たまたま私の滞在している街メルボルンを訪れる予定があったらしく、彼は飛行機に乗ってはるばるアデレード(オーストラリア第三の都市)からやってきた。

私たちは金曜の午後に市内にあるロイヤルボタニックガーデン(王立植物園)付近で待ち合わせた。
彼は黒い皮ジャケットにジーンズという出立ちで現れた。

メルボルンのボタニックガーデンは100年以上前に造園された英国式庭園で、多種多様な植物に囲まれた美しい景観を楽しむことができ、遊歩道は7kmにも及ぶ。私たちはぶらぶらと歩きながらふだんの生活や彼の友人の話、一緒にベトナム旅行に行った私の友人の話など相変わらず他愛もない話をした。

ひととおり公園をまわったので、私たちは芝生で小休止することにした。

9月のメルボルンはまだ肌寒いとはいえ、色とりどりの花たちに囲まれて春の到来を感じる。(南半球なので季節が真逆)
私がぼんやり遠くの花を眺めていると、おじさんは「君に見せたいものがある」と言っておもむろに上着を脱ぎ始めた。

思いもよらない彼の行動に私が呆気に取られていると、「最近習っている太極拳(たいきょくけん)を見せたかったんだ」とおじさんは付け加え、私の意思とは無関係に太極拳の型をはじめた。

スクリーンショット 2020-10-23 午後10.28.00

太極拳とは中国武術の一種だ。ゆっくりとした独特の動作で体重移動しながら足や手を動かすので、体を支える筋力やバランス感覚が問われる。基本的にゆるやかな動きが多いので、日本のラジオ体操のように「健康維持のための運動」と扱われることが多い。

しかしおじさんの太極拳は激しかった。
時折「ハァッ!」と気合の声とともに拳を力強く前に突き出す。おじさんの声は緑豊かなボタニック・ガーデン内に響き渡った。

私はドラゴンボールやジャッキー・チェンを観て育ったのでカンフーというか、格闘技なんかは割と好きなほうだ。
ただこの時はあまりに彼の行動が予想外だったので戸惑いしかなかった。

ひととおり太極拳を見せ終えたおじさんは、芝生に腰をおろして一息ついた。

「そういえば話しておいた方がいいことがあるんだ。

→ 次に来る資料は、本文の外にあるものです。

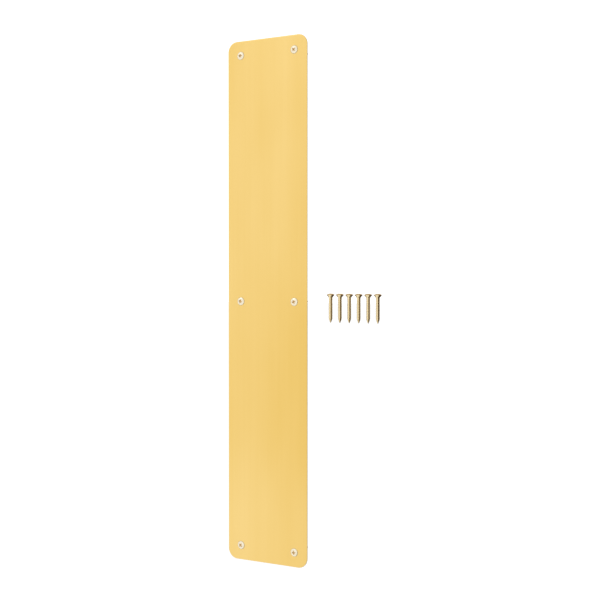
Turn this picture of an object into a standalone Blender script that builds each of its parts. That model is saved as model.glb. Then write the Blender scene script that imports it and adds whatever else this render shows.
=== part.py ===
"""A kick plate: one sheet of brass with six oval-head wood screws in it, and six more screws beside it.

Units are metres. +Z runs up the plate's long side, +X across it, and its face looks along -Y.
The origin is the centre of the back face, the face that lies flat on the door.
"""

import math

import bmesh
import bpy
from mathutils import Matrix, Vector

INCH = 0.0254

# The plate: a stock size, 6 in by 34 in, in 0.050 in sheet.
PLATE_WIDTH = 6.0 * INCH
PLATE_LENGTH = 34.0 * INCH
PLATE_THICKNESS = 0.050 * INCH
CORNER_RADIUS = 0.0170
CORNER_STEPS = 12
FRONT_BEVEL = 0.0004

# The screw: No. 14 by 1 3/4 in, oval countersunk head, cross recess, gimlet point.
HEAD_DIAMETER = 0.507 * INCH
HEAD_CROWN = 0.0024
HEAD_CONE_HALF_ANGLE = math.radians(41.0)
SHANK_DIAMETER = 0.242 * INCH
SCREW_LENGTH = 1.75 * INCH
POINT_LENGTH = 0.0062
POINT_FULLNESS = 0.14
SCREW_STEPS = 24
CROWN_STEPS = 4

# The cross recess: two tapered wings that meet on the screw's axis.
RECESS_SPAN = 0.0076
RECESS_FOOT_SPAN = 0.0030
RECESS_WIDTH = 0.0018
RECESS_FOOT_WIDTH = 0.0011
RECESS_DEPTH = 0.0042

# The holes: six, countersunk right through, with a gap all round the screw's cone.
HOLE_INSET_FROM_SIDE = 31 / 32 * INCH
HOLE_INSET_FROM_END = 15 / 16 * INCH
HOLE_GAP = 0.0003
HOLE_STEPS = 48
CUT_PAST = 0.0010

# The loose screws: a row of six, upright, to the right of the plate.
LOOSE_COUNT = 6
LOOSE_CLEAR_OF_PLATE = 0.0423
LOOSE_PITCH = 0.01675
LOOSE_RIM_HEIGHT = 0.0120

# Each screw stops at its own angle, a fixed turn on from the one before.
TURN_PER_SCREW = math.radians(37.0)

BRASS = (0.92, 0.64, 0.22, 1.0)
PALE_BRASS = (0.93, 0.79, 0.52, 1.0)

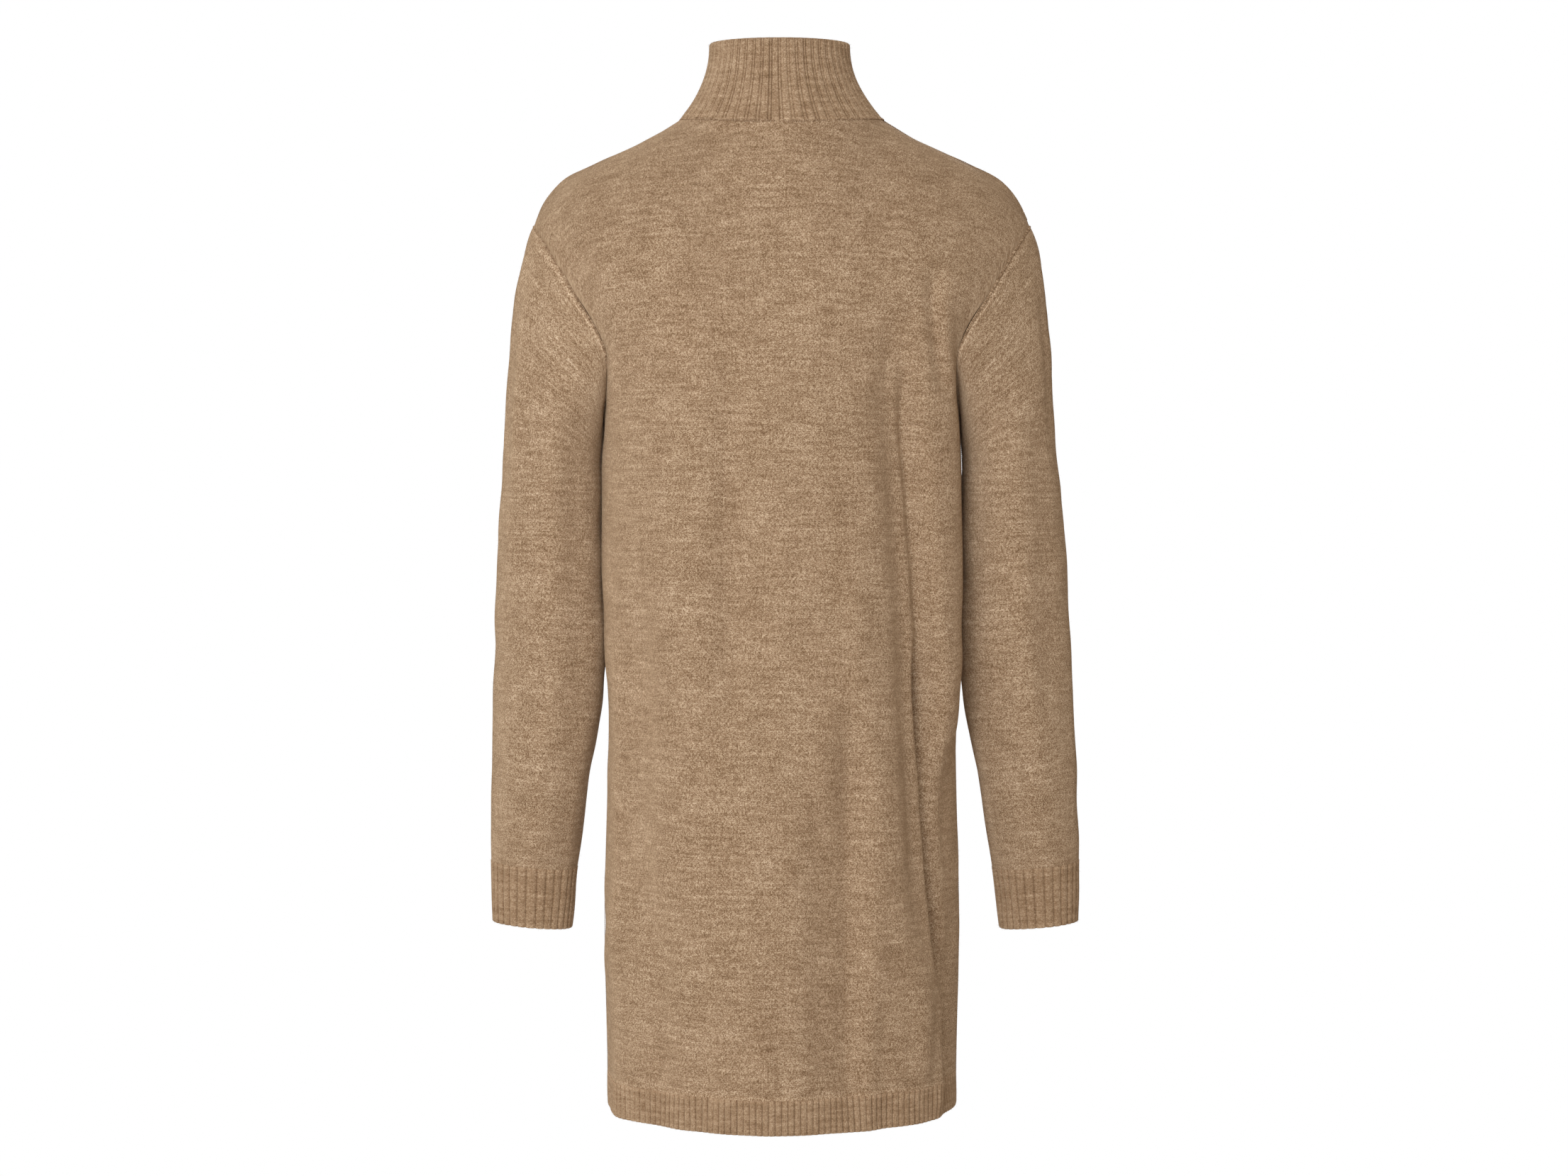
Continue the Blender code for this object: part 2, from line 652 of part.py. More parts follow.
def wall(name, skins, around, colour, collection):
    """One piece of the dress: a closed wall between an outer and an inner skin."""
    outer, inner = skins
    shapes = outer.shape[:2], inner.shape[:2]
    points = np.concatenate((outer.reshape(-1, 3), inner.reshape(-1, 3)))
    faces = skin_faces(0, shapes[0], around)
    faces += skin_faces(shapes[0][0] * shapes[0][1], shapes[1], around)
    faces += edge_faces(*shapes, around)
    mesh = bpy.data.meshes.new(name)
    mesh.from_pydata(points.tolist(), [], faces)
    shaped = bmesh.new()
    shaped.from_mesh(mesh)
    bmesh.ops.recalc_face_normals(shaped, faces=shaped.faces)
    if shaped.calc_volume(signed=True) < 0:
        bmesh.ops.reverse_faces(shaped, faces=shaped.faces)
    shaped.to_mesh(mesh)
    shaped.free()
    mesh.shade_smooth()
    mesh.set_sharp_from_angle(angle=SMOOTH_ANGLE)
    mesh.materials.append(material(name, colour))
    collection.objects.link(bpy.data.objects.new(name, mesh))


def main():
    for item in list(bpy.data.objects):
        bpy.data.objects.remove(item)
    dress = bpy.data.collections.new("sweater_dress")
    bpy.context.scene.collection.children.link(dress)
    wall("back_panel", cloth_panel(1), False, KNIT_COLOUR, dress)
    wall("front_panel", cloth_panel(-1), False, KNIT_COLOUR, dress)
    wall("hem_rib_back", hem_rib(1), False, RIB_COLOUR, dress)
    wall("hem_rib_front", hem_rib(-1), False, RIB_COLOUR, dress)
    for name, side in (("left", 1), ("right", -1)):
        wall(f"{name}_sleeve", cloth_sleeve(side), True, KNIT_COLOUR, dress)
        wall(f"{name}_cuff", cuff(side), True, RIB_COLOUR, dress)
    wall("collar", collar(), True, RIB_COLOUR, dress)


main()
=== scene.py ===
"""The looks of a sweater dress: brushed camel knit, soft ribs, linked seams and a light nap.

The dress keeps the hollow form of a general figure, with the sleeves hanging at its sides.
Lengths are in metres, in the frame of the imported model: the origin is the middle of the
neck, +Z is up, -Y the wearer's front and +X the wearer's left. Each knitted piece is a
closed wall on the form of the solid that it replaces, and carries the cloth's own
coordinates, in metres along its wales and courses, as the UV map "cloth".
"""

from math import cos, pi, radians, sin

import bmesh
import bpy
import numpy as np
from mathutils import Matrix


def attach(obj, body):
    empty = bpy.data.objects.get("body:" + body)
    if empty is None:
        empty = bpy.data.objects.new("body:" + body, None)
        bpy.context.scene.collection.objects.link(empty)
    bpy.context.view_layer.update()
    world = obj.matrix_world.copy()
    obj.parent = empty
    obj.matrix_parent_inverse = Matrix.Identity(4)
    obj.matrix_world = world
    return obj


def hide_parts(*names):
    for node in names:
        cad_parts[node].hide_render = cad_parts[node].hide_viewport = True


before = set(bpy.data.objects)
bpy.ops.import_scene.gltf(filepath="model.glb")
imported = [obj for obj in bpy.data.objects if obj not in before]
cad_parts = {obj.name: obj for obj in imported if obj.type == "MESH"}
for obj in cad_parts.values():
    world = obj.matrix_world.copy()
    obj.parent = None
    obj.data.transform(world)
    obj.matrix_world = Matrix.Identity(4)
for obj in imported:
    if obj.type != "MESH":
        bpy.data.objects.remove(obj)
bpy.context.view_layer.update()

# Camera: level with the underarms, behind the dress, dipped a little
CAMERA_PLACE = (-0.0019, 2.8, -0.2359)
CAMERA_DIP = 3.504  # degrees under the level
FOCAL_PIXELS = 4516
IMAGE_WIDTH = 2212  # pixels
SENSOR_WIDTH = 36.0  # millimetres

# Cloth
KNIT_WALL = 0.0024
RIB_WALL = 0.0021  # under the grooves of a ribbed band
COLLAR_WALL = 0.0030  # the collar is knitted double
RIB_RELIEF = 0.0012  # a rib above its groove
RIB_SINK = 0.0009  # a groove under the face of the plain knit
EDGE_ROUNDING = 0.0012  # radius of a band's free edges
RIM_ROUNDING = 0.0028  # and of the collar's outer edge, where it is folded over
SEAM_DIP = 0.0006  # how far the cloth rolls in at a linked seam
TOP_DIP = 0.0003  # the same at the shoulders and round the neck
SEAM_ROLL = 0.0026  # and how wide that roll is
LOOP_PITCH = 0.0019  # from one linked loop to the next
LOOPS_SUNK = 0.0007  # how deep the loops lie in a seam's dip
TOP_SUNK = 0.0011  # and how much deeper still over the shoulder's end
LINKED_COURSE = 0.0026  # length of a piece's first course, which is linked on
LINKED_SLEEVE = 0.0062  # the same on a sleeve, where it is chunkier
WALE = 0.0020  # width of one column of stitches
COURSE = 0.0016  # height of one row of stitches
LEG_FALL = 0.55  # share of a course by which a stitch's legs fall to its middle
PURL_BEND = 0.28  # share of a course by which a stitch bends on the inside
EDGE_SHARE = 0.92  # how much of a full quarter circle a rounded edge takes
SHARP_ANGLE = 62  # degrees between two faces, over which the edge between them stays sharp
SEAM_BLEND = 0.006  # over this distance the wall turns to lie square to its seam
FOOT_BLEND = 0.004  # the same at the collar's foot
HEM_SIDE_DIP = 0.5  # share of a seam's dip that the hem's band has at its sides
COLLAR_EVENNESS = 0.6  # share of the cloth's slow waves that the collar keeps

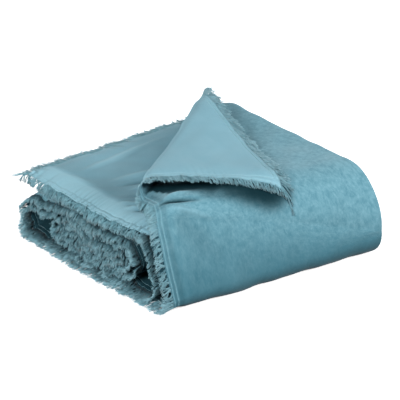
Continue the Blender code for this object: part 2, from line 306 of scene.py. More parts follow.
CORNERS: tuple[Corner, ...] = (
    # The outer end, on top
    Corner(Turn(0.450, 0.1450, 0.0), Turn(0.448, 0.1240, 0.0), Turn(0.450, 0.1070, 0.0)),
    # The outer layer: a sway over the top, down the front, under, and up the back
    Corner(Turn(0.250, 0.1350, 2.0), Turn(0.270, 0.1300, 0.8), Turn(0.250, 0.1060, 1.2)),
    Corner(Turn(0.01145, 0.1350, 0.090), Turn(0.075, 0.1600, 0.030), Turn(0.085, 0.1160, 0.015)),
    Corner(Turn(0.01145, 0.01145, 0.020), Turn(0.004, 0.00525, 0.014), Turn(0.036, 0.0190, 0.016)),
    Corner(Turn(0.442, 0.01145, 0.0430), Turn(0.444, 0.00525, 0.0330), Turn(0.432, 0.0175, 0.0205)),
    Corner(Turn(0.442, 0.0975, 0.0430), Turn(0.444, 0.0715, 0.0330), Turn(0.432, 0.0590, 0.0205)),
    # The next layer in: a sway, then the fold at the front
    Corner(Turn(0.300, 0.0982, 3.0), Turn(0.330, 0.0895, 0.2), Turn(0.325, 0.0775, 0.2)),
    Corner(Turn(0.045, 0.0975, 0.0287), Turn(0.105, 0.0895, 0.0297), Turn(0.118, 0.0775, 0.0178)),
    Corner(Turn(0.045, 0.0400, 0.0287), Turn(0.105, 0.0300, 0.0297), Turn(0.118, 0.0418, 0.0178)),
    # The innermost layer: the fold at the back, then the inner end
    Corner(Turn(0.370, 0.0400, 0.0144), Turn(0.355, 0.0300, 0.0177), Turn(0.342, 0.0418, 0.0060)),
    Corner(Turn(0.370, 0.0688, 0.0144), Turn(0.355, 0.0655, 0.0177), Turn(0.342, 0.0539, 0.0060)),
    Corner(Turn(0.110, 0.0688, 0.0), Turn(0.150, 0.0655, 0.0), Turn(0.148, 0.0539, 0.0)),
)


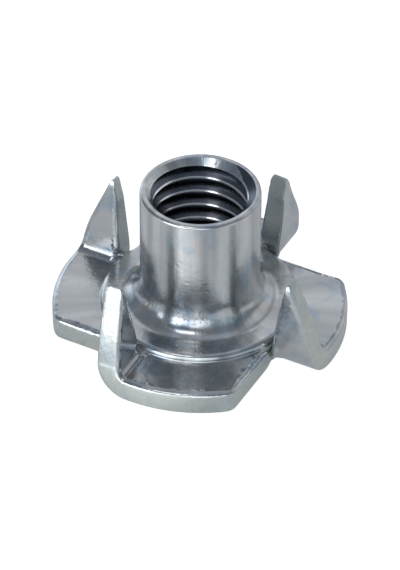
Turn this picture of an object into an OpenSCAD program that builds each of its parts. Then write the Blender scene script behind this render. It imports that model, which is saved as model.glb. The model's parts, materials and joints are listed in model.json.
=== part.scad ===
// Four-prong tee nut, drawn and pressed from one piece of steel sheet.
// It stands on its flange with the barrel up. The origin is on the barrel's axis at the
// underside of the flange, +Z runs up the barrel, and the sheared edges run along X and Y.

/* [Thread] */
// Minor diameter of the internal thread, which is the wall of the bore (M8 x 1.25)
thread_minor_d = 6.8; // [6.6:0.02:7]
// Diameter of the countersink at the mouth of the barrel
countersink_d = 7.8; // [7.2:0.1:8]

/* [Barrel] */
// Height of the whole nut, from the underside of the flange to the rim
nut_h = 12; // [10:0.1:17]
// Outer diameter of the barrel
barrel_d = 8.9; // [8.5:0.05:10.4]
// Radius of the rounded outer edge of the rim
rim_r = 0.25; // [0.1:0.05:0.3]
// Radius of the hollow between the barrel and the raised seat
root_r = 1.75; // [0.9:0.05:2.1]
// Radius of the drawn funnel under the flange, where the sheet turns up into the barrel
draw_r = 1.85; // [0.9:0.05:2.5]

/* [Flange] */
// Diameter of the round flange that the lobes are cut from
flange_d = 22; // [21:0.1:26.6]
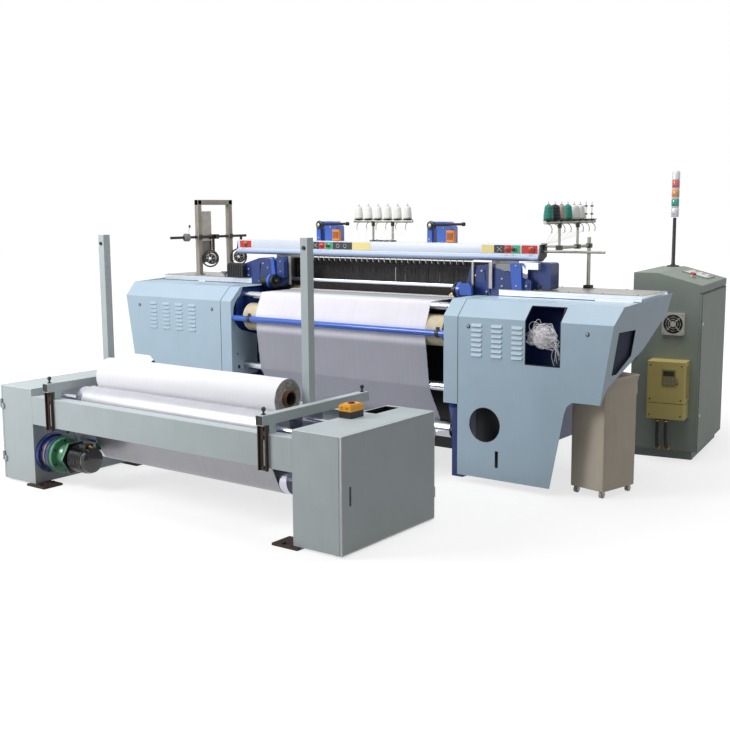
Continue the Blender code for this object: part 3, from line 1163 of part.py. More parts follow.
for name, radius, axis, material, sides in (("breast_roller", BREAST_R, ROLLER_AXES[0], STEEL, 24),
                                            ("take_up_roller", TAKEUP_R, ROLLER_AXES[1], BEIGE_RUBBER, 40),
                                            ("return_roller", RETURN_R, ROLLER_AXES[2], STEEL, 32),
                                            ("back_rest_roller", BACKREST_R, ROLLER_AXES[3], STEEL, 24)):
    node(name, shafted(ROLLER_HALF, radius, ROLLER_SHAFT, axis, sides), material, (0, *axis))
node("warp_beam", warp_beam(), YARN, (0, BEAM_Y, WARP_Z))
SPAN = STRIP_X - SEAT_GAP
node("cloth_guide_bar", rod((-SPAN, BAR_Y, BAR_Z), (SPAN, BAR_Y, BAR_Z), BAR_R, 32), STEEL)
node("guard_tube", rod((-SPAN, GUARD_Y, GUARD_Z), (SPAN, GUARD_Y, GUARD_Z), GUARD_R, 24), BRIGHT_BLUE)
node("loom_cloth", loom_cloth(), CLOTH)
node("batcher_cloth", cloth_run(), CLOTH)
node("warp_sheet", warp_sheet(), YARN)
node("reed", reed(), DARK_HARNESS)
node("front_heald_frame", heald_frame(HEALD_Y), DARK_HARNESS, smooth=False)
node("rear_heald_frame", heald_frame(HEALD_Y + HEALD_PITCH), DARK_HARNESS, smooth=False)
node("rear_cross_tube", block((-FRAME_X + SEAT_GAP, FRAME_X - SEAT_GAP), TUBE_Y, TUBE_Z), CAST_BLUE,
     smooth=False)
node("harness_gantry", harness_gantry(), STEEL, smooth=False)
node("operating_rail", operating_rail(), ALUMINIUM, smooth=False)
node("feeder_stand", feeder_stand(), STEEL)
node("front_weft_feeder", weft_feeder(FEEDER_Y[0]), BLACK)
node("rear_weft_feeder", weft_feeder(FEEDER_Y[1]), BLACK)
node("cabinet_body", in_cabinet(cabinet_body()), GREY_GREEN, smooth=False)
CABINET_HINGE = Matrix.Rotation(radians(CABINET_TURN), 4, "Z") @ Vector((0.0, CABINET_DEEP, 0.0))
node("cabinet_door", in_cabinet(cabinet_door()), GREY_GREEN,
     (CABINET_AT[0] + CABINET_HINGE.x, CABINET_AT[1] + CABINET_HINGE.y, 0.0), smooth=False)
node("inverter", in_cabinet(inverter()), OLIVE)
node("fan_guard", in_cabinet(fan_guard()), GREY_GREEN)
node("signal_tower", in_cabinet(signal_tower()), BLACK)
node("waste_bin", waste_bin(), BIN_BEIGE)
centre_on_floor()
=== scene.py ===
"""Looks for a rapier loom with its cloth batching unit, dressed over the fixed frame.

Lengths are metres.  A place that is not read from the frame's own boxes is given from the datum: the
middle of the loom, at the front face of its covers, on the floor.
"""
from __future__ import annotations

import logging
from dataclasses import dataclass
from enum import Enum
from math import atan2, ceil, cos, hypot, pi, radians, sin
from typing import Any, Callable, Sequence

import bmesh
import bpy
import numpy as np
from mathutils import Matrix, Vector

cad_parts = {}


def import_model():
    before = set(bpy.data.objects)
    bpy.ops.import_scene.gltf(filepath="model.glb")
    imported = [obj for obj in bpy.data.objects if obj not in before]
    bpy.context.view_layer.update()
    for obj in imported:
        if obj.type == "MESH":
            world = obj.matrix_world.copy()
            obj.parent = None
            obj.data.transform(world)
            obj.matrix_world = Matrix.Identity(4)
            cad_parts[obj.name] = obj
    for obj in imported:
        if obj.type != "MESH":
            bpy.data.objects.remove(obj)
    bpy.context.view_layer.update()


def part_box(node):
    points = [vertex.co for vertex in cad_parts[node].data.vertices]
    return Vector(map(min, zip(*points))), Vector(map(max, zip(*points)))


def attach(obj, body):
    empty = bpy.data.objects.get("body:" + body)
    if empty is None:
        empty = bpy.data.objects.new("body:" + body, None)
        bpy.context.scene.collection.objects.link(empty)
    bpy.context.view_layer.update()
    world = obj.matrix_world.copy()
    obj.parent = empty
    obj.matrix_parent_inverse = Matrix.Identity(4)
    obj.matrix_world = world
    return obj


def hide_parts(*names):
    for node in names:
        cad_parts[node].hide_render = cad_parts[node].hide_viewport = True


log = logging.getLogger("loom")
Array = np.ndarray
Tree = bpy.types.NodeTree
Socket = bpy.types.NodeSocket
Pair = tuple[float, float]
Triple = tuple[float, float, float]
Roller = tuple[Pair, float]
ROOT = "plant"


class Axis(Enum):
    """A direction of the frame."""

    X = 0
    Y = 1
    Z = 2


X, Y, Z = Axis


class Side(Enum):
    """One side of the loom, with its sign along X."""

    LEFT = -1
    RIGHT = 1

    @property
    def word(self) -> str:
        """The side's name as the frame's nodes spell it."""
        return self.name.lower()


def linear(hexadecimal: str) -> tuple[float, float, float, float]:
    """Turn an sRGB hex colour into a linear colour with full alpha.

    Args:
        hexadecimal: Six digits.

    Returns:
        Red, green, blue and alpha.
    """
    values = [int(hexadecimal[i:i + 2], 16) / 255 for i in (0, 2, 4)]
    red, green, blue = (v / 12.92 if v <= 0.04045 else ((v + 0.055) / 1.055) ** 2.4 for v in values)
    return red, green, blue, 1.0


def add_node(tree: Tree, kind: str, inputs: dict[Any, Any] | None = None, **settings: Any) -> bpy.types.Node:
    """Add a shader node.

    Args:
        tree: The node tree.
        kind: The node's type, without the ShaderNode in front.
        inputs: A value, or another node's socket, for each input that is set.
        settings: The node's own properties.

    Returns:
        The new node.
    """
    item = tree.nodes.new("ShaderNode" + kind)
    for key, value in settings.items():
        setattr(item, key, value)
    for key, value in (inputs or {}).items():
        if isinstance(value, Socket):
            tree.links.new(value, item.inputs[key])
        else:
            item.inputs[key].default_value = value
    return item


COLOUR_MIX = {"factor": 0, "first": 6, "second": 7, "result": 2}
DUST = "CFCBC2"
DUST_TOP = 0.3
DUST_PATCH_MM = 45.0
SMEAR_MM = 22.0
SMEAR_SPAN = (0.52, 0.75)
NOISE_SPAN = (0.3, 0.7)
WAVE_TURN = 20  # radians of a wave texture in one unit, at a Scale of 1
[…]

」
「うん?」

彼は神妙な面持ちで話はじめた。

「僕は以前中国の女性と結婚してたんだ。でも今は離婚した。彼女とはまだ友人で時々会いにいったりする」
「う、うん。」

なんだ?雲行きが怪しい。

「今は未来のパーフェクトレディに出会えるのを待っている」
「はぁ」

「それでその…それまで楽しみたい。君は僕の嫁さんにはなり得ないけど、でもスペシャルなんだ。」
「…」

「とりあえずハグしてくれないか?」
「ア…アイ ハブ ア ボーイフレンド!!(嘘)」

私は逃げた。意味がわからない。なんで太極拳も見せたんだ。求愛のダンスなのか?

スクリーンショット 2020-10-23 午後8.07.40

そうか。そういうものなのか。あぁ私はバカなんだな。
まさか父親ほど歳の離れた男性に言い寄られるなんて思いもしなかった。
しかも本命ではなく、スペシャルな遊び相手にしかなり得ないと。どうせなら本命にしといてくれ。

片田舎でマイルドヤンキーになっても、東京の生活に揉まれても、田舎生まれのピュアな心は変わらないのだ….。

ジョンは「関係を壊してしまったのなら申し訳ない」などとメールを後日よこしたが、
私はもう何も返事しなかった。


ジョンから逃走したその日、私は新しい英語のフレーズを覚えた。

Whatever will be, will be.

「なるようになるよ」。ボタニックガーデンでおじさんが最後に言っていた言葉だ。うるせー!と思った。